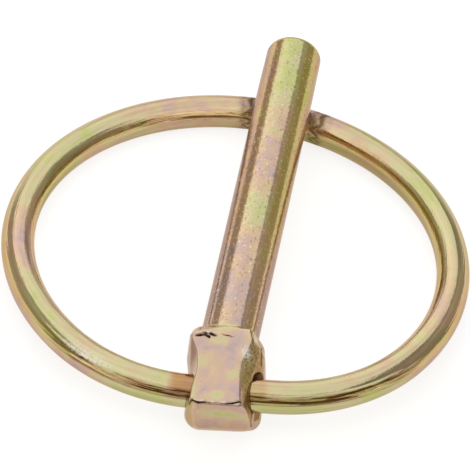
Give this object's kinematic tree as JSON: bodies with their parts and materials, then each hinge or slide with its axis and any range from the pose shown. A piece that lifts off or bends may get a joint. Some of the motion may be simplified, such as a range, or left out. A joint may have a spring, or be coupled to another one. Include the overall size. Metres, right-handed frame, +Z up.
{
  "type": "linch pin",
  "caption": "Forged pin with a cross-drilled head and an open ring of spring wire that turns in the head and snaps over the pin's end to lock it in a hole.",
  "frame": {"origin": "centre of the overall box, on the floor the pin lies on", "axes": "+Z up, +Y from the head towards the pin's tip along the ring's middle line, X along the cross hole in the head"},
  "size_m": [0.0494, 0.0533, 0.0098],
  "materials": {
    "pin_plating": "yellow chromated zinc plating over forged steel, mottled straw, green and pink",
    "ring_plating": "yellow chromated zinc plating over drawn spring wire, with long drawing lines"
  },
  "bodies": {
    "pin": {"pin": "pin_plating"},
    "ring": {"ring": "ring_plating"}
  },
  "joints": [
    {"name": "ring_swing", "type": "hinge", "parent": "pin", "child": "ring", "pos_m": [-0.0012, -0.02222, 0.00308], "axis": [-1, 0, 0], "range_deg": [0, 347]}
  ]
}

- [Exercise brief]
From the preceding material, extract every line exactly.

- [Full output]
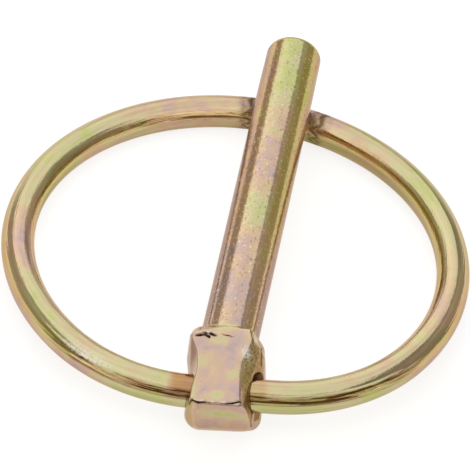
Give this object's kinematic tree as JSON: bodies with their parts and materials, then each hinge or slide with its axis and any range from the pose shown. A piece that lifts off or bends may get a joint. Some of the motion may be simplified, such as a range, or left out. A joint may have a spring, or be coupled to another one. Include the overall size. Metres, right-handed frame, +Z up.
{
  "type": "linch pin",
  "caption": "Forged pin with a cross-drilled head and an open ring of spring wire that turns in the head and snaps over the pin's end to lock it in a hole.",
  "frame": {"origin": "centre of the overall box, on the floor the pin lies on", "axes": "+Z up, +Y from the head towards the pin's tip along the ring's middle line, X along the cross hole in the head"},
  "size_m": [0.0494, 0.0533, 0.0098],
  "materials": {
    "pin_plating": "yellow chromated zinc plating over forged steel, mottled straw, green and pink",
    "ring_plating": "yellow chromated zinc plating over drawn spring wire, with long drawing lines"
  },
  "bodies": {
    "pin": {"pin": "pin_plating"},
    "ring": {"ring": "ring_plating"}
  },
  "joints": [
    {"name": "ring_swing", "type": "hinge", "parent": "pin", "child": "ring", "pos_m": [-0.0012, -0.02222, 0.00308], "axis": [-1, 0, 0], "range_deg": [0, 347]}
  ]
}